3D code data:

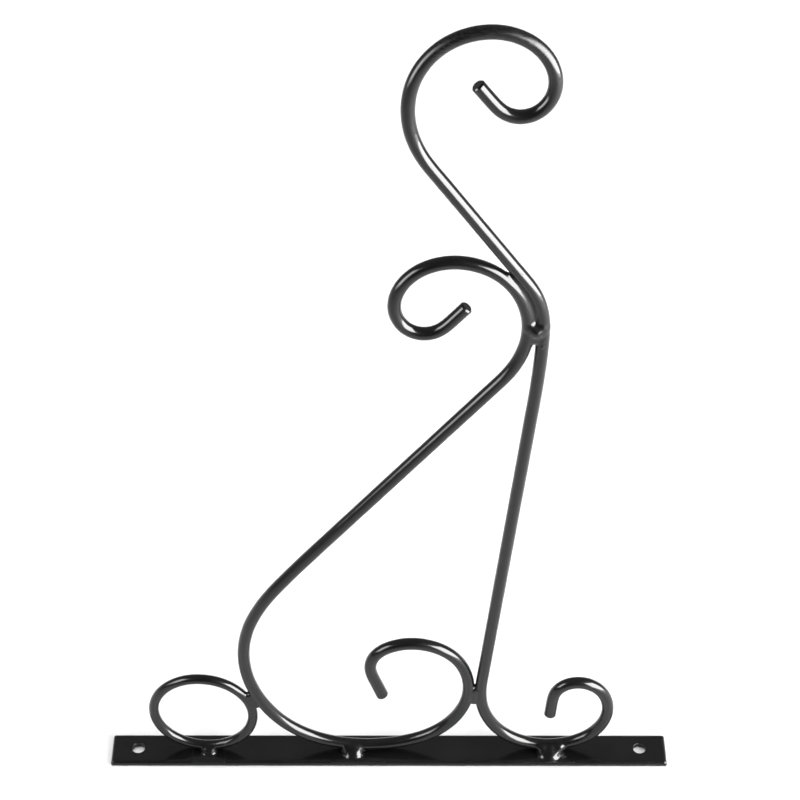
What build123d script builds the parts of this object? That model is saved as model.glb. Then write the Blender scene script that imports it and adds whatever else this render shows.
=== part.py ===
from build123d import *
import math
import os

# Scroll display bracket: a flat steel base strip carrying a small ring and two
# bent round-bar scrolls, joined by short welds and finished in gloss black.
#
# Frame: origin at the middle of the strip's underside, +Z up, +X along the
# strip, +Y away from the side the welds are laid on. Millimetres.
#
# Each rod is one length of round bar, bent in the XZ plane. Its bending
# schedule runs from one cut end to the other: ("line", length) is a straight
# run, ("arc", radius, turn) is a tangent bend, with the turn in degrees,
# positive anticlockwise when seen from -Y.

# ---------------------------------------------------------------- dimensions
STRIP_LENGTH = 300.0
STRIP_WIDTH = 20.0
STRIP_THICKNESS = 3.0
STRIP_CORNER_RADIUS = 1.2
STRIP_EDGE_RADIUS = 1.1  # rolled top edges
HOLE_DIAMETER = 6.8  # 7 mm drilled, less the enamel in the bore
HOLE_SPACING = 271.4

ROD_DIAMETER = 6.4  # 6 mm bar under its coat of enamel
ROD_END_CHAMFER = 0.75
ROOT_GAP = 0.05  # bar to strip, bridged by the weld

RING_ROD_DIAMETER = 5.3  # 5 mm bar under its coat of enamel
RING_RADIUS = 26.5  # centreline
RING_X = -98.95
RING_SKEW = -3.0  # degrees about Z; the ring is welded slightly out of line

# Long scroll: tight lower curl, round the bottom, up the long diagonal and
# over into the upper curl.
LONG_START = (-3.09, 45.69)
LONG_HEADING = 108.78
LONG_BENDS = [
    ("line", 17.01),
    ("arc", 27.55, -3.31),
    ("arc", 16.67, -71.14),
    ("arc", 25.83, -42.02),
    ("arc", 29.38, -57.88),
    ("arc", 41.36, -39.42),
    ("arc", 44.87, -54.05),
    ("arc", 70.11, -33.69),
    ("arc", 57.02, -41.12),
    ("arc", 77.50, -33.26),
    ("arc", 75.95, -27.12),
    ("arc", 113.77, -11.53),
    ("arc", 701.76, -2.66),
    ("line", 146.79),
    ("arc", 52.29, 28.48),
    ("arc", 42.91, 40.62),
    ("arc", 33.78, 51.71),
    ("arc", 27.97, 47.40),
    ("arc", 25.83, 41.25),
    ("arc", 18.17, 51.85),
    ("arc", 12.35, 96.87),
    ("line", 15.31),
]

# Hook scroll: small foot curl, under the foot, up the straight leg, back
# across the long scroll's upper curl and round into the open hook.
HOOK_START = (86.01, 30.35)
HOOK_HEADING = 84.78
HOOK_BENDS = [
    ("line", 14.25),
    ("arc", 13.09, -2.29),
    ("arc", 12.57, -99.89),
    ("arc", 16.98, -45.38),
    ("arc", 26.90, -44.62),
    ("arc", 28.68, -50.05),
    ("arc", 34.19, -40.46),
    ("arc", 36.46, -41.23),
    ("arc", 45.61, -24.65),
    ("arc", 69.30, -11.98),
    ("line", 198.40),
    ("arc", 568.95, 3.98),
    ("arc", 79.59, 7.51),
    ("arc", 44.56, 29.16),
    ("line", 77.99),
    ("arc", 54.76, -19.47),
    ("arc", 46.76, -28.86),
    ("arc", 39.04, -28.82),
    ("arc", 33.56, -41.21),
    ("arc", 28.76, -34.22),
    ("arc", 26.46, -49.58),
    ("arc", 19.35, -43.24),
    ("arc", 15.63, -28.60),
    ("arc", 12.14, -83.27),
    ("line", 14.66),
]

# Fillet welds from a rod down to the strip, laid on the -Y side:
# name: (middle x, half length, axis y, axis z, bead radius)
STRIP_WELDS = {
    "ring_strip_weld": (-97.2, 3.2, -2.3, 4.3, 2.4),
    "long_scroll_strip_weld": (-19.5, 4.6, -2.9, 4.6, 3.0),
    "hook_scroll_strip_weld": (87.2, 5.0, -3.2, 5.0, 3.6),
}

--

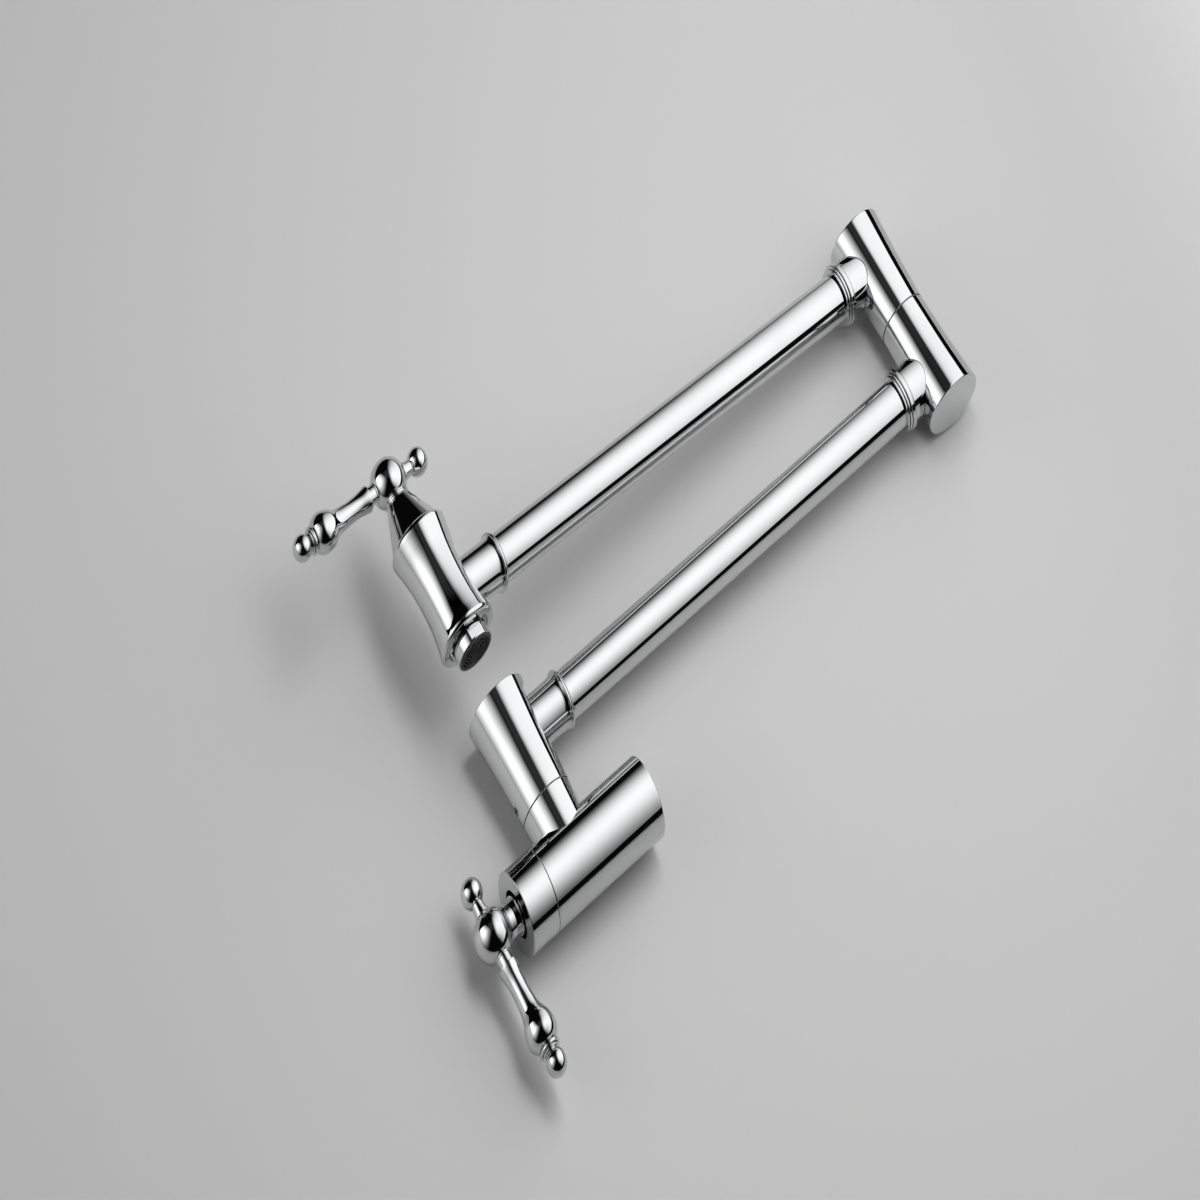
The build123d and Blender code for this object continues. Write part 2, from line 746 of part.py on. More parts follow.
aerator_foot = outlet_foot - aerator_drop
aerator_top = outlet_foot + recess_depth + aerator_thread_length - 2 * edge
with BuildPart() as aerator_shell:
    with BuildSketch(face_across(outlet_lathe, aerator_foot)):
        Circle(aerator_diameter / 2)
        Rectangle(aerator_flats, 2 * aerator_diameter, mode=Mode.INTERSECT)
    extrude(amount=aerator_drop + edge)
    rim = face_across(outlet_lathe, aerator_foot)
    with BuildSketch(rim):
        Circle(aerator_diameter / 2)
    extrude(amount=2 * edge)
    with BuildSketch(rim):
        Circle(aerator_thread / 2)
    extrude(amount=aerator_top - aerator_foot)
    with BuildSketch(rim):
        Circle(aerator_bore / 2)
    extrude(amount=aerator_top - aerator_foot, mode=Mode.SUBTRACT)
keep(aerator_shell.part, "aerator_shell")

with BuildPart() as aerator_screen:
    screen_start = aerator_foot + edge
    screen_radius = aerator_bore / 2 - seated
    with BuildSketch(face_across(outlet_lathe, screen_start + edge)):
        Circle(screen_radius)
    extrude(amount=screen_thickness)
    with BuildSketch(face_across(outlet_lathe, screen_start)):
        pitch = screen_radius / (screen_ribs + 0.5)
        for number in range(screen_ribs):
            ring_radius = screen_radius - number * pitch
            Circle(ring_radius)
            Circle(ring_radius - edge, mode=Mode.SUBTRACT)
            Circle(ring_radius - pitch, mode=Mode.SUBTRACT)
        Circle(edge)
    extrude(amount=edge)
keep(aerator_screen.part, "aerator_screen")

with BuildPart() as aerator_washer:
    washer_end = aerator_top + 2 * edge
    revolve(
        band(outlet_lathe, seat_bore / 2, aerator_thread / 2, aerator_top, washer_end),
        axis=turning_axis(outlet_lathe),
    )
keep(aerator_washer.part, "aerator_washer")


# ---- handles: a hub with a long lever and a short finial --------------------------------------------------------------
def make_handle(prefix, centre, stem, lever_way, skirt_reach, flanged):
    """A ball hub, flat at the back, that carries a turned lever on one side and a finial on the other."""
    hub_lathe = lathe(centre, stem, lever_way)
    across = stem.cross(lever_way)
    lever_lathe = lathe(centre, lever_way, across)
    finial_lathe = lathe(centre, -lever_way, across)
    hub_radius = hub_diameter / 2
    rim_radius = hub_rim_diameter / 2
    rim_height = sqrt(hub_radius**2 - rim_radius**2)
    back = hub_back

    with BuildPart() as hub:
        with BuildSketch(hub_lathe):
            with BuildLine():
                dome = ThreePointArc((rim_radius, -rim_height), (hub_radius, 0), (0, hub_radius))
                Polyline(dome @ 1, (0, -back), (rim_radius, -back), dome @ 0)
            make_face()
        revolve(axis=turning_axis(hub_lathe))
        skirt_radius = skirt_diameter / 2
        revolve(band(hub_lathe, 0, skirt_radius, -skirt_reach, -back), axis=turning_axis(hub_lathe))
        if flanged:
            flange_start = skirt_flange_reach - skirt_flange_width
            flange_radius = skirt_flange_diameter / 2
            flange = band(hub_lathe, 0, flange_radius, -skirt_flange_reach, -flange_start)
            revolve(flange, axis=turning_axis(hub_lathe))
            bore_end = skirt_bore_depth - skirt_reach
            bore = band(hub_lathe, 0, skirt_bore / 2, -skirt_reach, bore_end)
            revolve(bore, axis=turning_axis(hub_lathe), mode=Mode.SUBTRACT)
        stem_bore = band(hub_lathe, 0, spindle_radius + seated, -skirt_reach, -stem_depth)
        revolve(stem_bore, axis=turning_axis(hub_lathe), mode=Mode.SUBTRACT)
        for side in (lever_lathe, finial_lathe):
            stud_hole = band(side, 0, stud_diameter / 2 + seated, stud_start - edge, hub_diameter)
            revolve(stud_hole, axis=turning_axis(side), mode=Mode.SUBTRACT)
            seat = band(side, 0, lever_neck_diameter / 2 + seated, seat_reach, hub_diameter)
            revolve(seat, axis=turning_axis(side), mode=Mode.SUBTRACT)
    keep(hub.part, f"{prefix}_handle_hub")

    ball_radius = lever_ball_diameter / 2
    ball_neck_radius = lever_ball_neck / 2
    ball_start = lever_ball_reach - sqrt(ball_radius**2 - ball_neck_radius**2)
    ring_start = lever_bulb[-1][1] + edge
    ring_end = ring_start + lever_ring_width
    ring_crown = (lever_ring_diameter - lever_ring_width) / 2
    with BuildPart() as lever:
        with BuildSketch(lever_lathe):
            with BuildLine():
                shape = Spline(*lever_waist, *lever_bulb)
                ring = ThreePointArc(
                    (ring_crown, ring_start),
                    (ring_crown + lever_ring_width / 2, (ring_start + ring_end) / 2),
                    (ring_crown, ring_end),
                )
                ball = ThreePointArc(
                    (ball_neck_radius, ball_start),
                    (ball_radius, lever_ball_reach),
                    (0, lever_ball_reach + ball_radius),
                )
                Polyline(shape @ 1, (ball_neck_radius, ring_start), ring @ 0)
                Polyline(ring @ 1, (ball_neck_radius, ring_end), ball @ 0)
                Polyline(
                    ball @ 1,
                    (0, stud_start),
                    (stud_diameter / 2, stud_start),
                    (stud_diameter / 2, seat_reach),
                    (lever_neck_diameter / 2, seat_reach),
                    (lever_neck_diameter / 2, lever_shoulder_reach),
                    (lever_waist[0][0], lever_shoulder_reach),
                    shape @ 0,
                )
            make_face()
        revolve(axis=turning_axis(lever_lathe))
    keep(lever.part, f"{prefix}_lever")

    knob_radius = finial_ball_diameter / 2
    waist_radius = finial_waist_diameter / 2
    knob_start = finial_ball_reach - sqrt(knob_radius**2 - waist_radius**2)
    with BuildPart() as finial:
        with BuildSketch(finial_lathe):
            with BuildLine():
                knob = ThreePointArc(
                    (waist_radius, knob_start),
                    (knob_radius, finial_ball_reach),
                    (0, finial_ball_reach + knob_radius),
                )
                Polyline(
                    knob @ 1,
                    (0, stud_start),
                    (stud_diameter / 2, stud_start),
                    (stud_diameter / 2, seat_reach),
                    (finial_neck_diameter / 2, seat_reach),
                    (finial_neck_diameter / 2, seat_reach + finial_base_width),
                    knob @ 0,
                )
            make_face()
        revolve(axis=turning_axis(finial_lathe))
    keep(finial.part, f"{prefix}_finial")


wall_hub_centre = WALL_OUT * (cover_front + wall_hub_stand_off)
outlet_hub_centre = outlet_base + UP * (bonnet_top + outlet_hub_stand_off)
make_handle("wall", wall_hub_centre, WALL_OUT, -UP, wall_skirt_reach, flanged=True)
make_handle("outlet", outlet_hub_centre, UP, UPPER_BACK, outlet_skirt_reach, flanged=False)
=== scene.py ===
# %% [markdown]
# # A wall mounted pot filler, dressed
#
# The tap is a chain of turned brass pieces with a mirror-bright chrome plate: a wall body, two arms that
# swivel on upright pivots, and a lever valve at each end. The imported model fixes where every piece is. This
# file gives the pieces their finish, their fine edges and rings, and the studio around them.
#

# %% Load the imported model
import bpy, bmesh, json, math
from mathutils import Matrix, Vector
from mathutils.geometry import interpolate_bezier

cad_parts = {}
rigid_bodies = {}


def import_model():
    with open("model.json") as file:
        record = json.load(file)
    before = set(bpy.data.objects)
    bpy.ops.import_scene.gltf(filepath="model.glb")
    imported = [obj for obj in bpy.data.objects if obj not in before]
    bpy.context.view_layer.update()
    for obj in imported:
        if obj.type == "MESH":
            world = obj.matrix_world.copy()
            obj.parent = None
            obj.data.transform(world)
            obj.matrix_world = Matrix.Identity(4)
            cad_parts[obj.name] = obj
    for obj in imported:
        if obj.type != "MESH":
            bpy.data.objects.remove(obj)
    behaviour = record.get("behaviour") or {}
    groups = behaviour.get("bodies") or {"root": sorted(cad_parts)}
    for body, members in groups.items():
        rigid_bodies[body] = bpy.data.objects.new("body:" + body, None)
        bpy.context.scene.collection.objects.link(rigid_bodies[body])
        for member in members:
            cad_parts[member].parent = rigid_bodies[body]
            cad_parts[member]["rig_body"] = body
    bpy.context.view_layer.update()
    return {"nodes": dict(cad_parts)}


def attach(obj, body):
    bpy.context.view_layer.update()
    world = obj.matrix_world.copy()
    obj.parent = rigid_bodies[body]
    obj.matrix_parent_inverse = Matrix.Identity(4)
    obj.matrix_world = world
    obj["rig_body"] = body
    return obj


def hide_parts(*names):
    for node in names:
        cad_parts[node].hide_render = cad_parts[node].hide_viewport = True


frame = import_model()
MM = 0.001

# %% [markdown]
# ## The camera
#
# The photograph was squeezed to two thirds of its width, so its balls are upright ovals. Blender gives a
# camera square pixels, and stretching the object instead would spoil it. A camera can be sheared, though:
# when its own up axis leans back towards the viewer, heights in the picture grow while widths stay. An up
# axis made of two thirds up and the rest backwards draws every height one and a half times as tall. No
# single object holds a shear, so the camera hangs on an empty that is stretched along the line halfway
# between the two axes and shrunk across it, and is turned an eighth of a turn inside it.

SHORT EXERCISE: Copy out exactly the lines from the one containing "What build123d script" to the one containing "RING_SKEW = -3.0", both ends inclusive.

RESPONSE TO THE EXERCISE:
What build123d script builds the parts of this object? That model is saved as model.glb. Then write the Blender scene script that imports it and adds whatever else this render shows.
=== part.py ===
from build123d import *
import math
import os

# Scroll display bracket: a flat steel base strip carrying a small ring and two
# bent round-bar scrolls, joined by short welds and finished in gloss black.
#
# Frame: origin at the middle of the strip's underside, +Z up, +X along the
# strip, +Y away from the side the welds are laid on. Millimetres.
#
# Each rod is one length of round bar, bent in the XZ plane. Its bending
# schedule runs from one cut end to the other: ("line", length) is a straight
# run, ("arc", radius, turn) is a tangent bend, with the turn in degrees,
# positive anticlockwise when seen from -Y.

# ---------------------------------------------------------------- dimensions
STRIP_LENGTH = 300.0
STRIP_WIDTH = 20.0
STRIP_THICKNESS = 3.0
STRIP_CORNER_RADIUS = 1.2
STRIP_EDGE_RADIUS = 1.1  # rolled top edges
HOLE_DIAMETER = 6.8  # 7 mm drilled, less the enamel in the bore
HOLE_SPACING = 271.4

ROD_DIAMETER = 6.4  # 6 mm bar under its coat of enamel
ROD_END_CHAMFER = 0.75
ROOT_GAP = 0.05  # bar to strip, bridged by the weld

RING_ROD_DIAMETER = 5.3  # 5 mm bar under its coat of enamel
RING_RADIUS = 26.5  # centreline
RING_X = -98.95
RING_SKEW = -3.0  # degrees about Z; the ring is welded slightly out of line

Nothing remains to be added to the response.